- To be done: Write out, word for word, the first line of the data below and every line after it through the one containing "and links the".

### Provided material ###

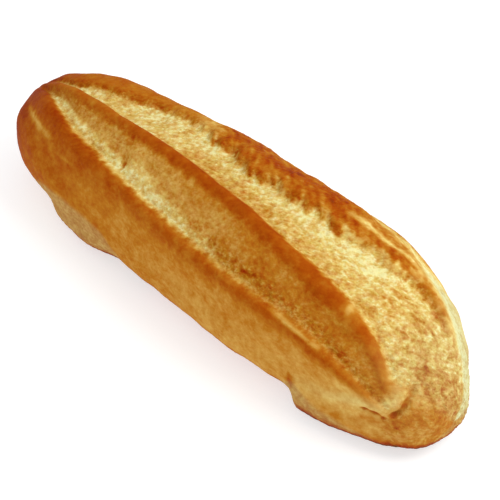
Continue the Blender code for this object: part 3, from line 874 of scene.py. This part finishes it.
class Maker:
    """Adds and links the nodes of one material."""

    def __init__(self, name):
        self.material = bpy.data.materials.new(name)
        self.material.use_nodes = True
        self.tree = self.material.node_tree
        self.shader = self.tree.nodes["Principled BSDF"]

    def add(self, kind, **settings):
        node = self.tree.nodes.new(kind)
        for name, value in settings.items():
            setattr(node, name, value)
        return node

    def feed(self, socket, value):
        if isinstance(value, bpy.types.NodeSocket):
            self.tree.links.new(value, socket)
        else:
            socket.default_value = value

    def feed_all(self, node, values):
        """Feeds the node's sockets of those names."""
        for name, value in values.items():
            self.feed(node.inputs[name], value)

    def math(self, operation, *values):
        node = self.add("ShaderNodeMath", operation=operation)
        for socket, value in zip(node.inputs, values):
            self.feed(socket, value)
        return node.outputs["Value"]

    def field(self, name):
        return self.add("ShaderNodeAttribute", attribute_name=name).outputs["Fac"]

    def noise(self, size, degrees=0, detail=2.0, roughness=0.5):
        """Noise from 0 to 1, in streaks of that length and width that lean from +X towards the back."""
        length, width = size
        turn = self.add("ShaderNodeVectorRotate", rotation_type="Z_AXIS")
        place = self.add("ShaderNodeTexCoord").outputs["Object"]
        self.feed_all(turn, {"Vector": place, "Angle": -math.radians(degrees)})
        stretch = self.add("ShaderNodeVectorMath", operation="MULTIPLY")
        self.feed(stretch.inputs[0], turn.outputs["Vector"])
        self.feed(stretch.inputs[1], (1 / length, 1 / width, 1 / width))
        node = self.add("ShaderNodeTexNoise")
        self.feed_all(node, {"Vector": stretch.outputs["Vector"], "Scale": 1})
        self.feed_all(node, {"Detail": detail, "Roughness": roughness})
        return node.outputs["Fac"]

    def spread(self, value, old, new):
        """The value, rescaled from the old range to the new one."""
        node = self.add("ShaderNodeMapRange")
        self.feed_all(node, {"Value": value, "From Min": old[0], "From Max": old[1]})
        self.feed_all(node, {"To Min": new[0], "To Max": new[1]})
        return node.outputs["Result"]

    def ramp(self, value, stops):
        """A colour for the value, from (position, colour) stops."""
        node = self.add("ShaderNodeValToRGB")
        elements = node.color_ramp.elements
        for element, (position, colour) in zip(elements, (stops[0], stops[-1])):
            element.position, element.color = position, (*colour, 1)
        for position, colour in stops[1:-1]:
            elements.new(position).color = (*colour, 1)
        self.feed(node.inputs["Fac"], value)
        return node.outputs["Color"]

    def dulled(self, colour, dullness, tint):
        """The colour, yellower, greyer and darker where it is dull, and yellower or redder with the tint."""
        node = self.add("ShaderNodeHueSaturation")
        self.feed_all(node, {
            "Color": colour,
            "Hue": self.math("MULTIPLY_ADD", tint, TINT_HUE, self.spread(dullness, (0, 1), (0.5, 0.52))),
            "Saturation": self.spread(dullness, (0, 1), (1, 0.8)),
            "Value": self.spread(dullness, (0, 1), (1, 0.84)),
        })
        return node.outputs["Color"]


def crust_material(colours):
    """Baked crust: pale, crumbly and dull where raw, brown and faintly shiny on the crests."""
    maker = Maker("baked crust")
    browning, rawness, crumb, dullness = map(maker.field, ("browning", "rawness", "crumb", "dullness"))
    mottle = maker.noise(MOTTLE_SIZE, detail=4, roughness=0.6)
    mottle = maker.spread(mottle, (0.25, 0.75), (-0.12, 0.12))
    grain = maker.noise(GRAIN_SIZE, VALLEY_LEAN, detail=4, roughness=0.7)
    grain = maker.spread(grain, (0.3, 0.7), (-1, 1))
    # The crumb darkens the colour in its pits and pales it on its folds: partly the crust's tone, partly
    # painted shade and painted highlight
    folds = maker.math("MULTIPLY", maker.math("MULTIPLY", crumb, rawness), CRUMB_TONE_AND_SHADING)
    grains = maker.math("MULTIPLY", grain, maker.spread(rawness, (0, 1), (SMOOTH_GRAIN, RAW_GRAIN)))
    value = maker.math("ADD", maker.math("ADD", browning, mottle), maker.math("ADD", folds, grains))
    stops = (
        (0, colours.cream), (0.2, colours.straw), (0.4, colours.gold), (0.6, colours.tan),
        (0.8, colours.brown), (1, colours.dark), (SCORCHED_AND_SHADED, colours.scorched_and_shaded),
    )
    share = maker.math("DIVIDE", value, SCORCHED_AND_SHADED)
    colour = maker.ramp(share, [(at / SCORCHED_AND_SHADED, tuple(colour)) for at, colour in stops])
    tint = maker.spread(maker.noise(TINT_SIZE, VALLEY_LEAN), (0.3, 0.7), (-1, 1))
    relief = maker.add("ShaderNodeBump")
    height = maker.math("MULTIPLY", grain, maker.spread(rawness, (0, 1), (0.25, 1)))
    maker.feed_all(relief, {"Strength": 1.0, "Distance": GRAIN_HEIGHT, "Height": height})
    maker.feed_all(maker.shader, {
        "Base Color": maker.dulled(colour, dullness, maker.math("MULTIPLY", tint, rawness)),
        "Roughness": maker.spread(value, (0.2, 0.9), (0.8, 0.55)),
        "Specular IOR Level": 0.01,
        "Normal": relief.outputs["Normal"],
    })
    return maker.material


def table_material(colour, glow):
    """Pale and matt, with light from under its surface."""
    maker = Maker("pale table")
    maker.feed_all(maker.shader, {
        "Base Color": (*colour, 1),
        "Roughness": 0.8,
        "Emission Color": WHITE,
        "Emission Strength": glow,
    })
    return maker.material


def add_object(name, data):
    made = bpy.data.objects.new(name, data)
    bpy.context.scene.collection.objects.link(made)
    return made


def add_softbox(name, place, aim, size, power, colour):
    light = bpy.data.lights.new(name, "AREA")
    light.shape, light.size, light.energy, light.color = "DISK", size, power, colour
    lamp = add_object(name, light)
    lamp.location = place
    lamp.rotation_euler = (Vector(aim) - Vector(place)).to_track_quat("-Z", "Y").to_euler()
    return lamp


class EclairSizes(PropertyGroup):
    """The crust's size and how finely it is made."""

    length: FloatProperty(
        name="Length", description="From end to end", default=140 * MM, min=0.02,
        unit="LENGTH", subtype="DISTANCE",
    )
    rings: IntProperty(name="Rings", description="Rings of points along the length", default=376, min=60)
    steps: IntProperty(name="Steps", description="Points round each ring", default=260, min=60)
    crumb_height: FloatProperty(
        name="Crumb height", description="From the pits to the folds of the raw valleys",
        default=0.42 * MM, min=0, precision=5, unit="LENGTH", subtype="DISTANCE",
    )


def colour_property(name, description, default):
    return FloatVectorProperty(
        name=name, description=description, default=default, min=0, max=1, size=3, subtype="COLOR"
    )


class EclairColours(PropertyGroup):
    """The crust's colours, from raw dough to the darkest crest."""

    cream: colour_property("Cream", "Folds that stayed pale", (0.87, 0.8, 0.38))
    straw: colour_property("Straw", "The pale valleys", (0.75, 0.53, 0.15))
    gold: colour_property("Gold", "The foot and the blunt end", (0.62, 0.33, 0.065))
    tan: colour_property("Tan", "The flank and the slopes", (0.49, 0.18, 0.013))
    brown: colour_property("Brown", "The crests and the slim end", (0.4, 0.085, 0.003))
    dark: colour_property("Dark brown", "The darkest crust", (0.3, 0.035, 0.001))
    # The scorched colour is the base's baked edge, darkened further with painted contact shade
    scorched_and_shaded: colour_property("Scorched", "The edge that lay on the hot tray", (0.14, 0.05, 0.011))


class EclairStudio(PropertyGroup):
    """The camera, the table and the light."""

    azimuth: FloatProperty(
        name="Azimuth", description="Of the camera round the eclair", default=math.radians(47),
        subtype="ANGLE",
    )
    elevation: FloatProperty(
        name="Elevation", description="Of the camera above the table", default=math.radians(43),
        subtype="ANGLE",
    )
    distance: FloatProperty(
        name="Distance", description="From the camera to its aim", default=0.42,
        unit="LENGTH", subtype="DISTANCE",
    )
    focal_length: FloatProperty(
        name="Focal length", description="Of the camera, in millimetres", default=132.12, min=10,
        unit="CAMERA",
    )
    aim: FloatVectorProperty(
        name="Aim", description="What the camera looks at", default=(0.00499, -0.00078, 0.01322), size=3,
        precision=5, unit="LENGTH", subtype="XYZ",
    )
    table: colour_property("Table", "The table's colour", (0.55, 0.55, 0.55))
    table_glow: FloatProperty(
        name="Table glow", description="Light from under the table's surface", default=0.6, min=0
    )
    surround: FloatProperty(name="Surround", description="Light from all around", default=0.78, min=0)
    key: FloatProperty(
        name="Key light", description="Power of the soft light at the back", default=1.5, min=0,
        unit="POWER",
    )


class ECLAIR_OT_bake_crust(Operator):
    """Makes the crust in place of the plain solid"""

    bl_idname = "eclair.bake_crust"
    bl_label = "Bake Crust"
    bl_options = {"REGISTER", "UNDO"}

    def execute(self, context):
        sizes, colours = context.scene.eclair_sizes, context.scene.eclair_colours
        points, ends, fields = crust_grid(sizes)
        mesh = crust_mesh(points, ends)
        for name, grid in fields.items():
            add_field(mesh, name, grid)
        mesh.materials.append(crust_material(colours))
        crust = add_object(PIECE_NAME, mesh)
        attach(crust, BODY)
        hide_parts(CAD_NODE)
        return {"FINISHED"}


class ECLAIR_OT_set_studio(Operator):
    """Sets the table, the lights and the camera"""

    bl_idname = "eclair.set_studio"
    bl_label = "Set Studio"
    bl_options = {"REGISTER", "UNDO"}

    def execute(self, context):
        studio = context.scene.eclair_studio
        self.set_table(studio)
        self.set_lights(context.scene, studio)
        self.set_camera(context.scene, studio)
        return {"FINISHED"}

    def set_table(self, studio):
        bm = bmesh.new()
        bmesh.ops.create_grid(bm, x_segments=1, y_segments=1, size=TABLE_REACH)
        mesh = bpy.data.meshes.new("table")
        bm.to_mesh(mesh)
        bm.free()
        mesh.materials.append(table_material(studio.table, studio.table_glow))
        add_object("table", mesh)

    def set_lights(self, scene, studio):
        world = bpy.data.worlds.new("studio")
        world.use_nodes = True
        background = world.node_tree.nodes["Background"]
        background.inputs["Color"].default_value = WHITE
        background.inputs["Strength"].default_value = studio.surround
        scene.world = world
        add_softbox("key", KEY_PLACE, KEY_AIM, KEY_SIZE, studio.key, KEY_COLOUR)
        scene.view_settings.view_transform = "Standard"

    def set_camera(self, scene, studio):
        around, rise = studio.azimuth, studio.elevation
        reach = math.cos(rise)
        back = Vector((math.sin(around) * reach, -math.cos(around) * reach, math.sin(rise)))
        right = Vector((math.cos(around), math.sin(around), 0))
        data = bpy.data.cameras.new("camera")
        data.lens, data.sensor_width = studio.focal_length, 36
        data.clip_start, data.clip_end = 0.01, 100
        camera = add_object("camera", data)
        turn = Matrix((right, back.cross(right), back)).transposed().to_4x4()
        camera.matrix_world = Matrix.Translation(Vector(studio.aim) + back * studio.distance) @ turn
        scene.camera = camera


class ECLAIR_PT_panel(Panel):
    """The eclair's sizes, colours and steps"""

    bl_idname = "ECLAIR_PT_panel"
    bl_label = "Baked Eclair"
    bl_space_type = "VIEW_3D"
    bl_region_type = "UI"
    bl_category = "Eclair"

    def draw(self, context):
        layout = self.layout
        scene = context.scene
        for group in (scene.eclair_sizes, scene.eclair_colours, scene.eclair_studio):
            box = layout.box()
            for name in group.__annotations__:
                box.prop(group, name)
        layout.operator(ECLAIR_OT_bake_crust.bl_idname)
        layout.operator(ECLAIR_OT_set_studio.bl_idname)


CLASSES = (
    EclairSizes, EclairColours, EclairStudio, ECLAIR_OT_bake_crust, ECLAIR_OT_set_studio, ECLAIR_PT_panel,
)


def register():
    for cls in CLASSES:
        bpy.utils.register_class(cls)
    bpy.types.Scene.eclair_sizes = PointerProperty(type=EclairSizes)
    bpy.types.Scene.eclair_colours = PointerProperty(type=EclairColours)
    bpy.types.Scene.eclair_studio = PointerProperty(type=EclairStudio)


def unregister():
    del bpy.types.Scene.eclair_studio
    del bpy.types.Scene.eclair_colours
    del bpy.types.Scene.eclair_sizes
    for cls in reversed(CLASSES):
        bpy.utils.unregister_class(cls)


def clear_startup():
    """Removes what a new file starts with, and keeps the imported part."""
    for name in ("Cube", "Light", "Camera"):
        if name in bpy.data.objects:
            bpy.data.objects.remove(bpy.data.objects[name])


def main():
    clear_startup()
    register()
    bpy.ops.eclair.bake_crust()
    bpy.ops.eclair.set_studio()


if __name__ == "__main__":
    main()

###

- Exercise response:
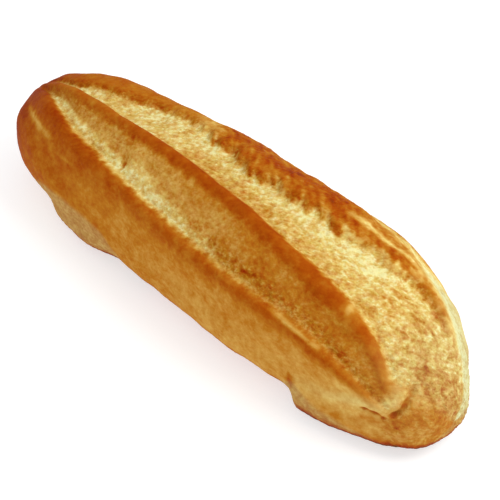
Continue the Blender code for this object: part 3, from line 874 of scene.py. This part finishes it.
class Maker:
    """Adds and links the nodes of one material."""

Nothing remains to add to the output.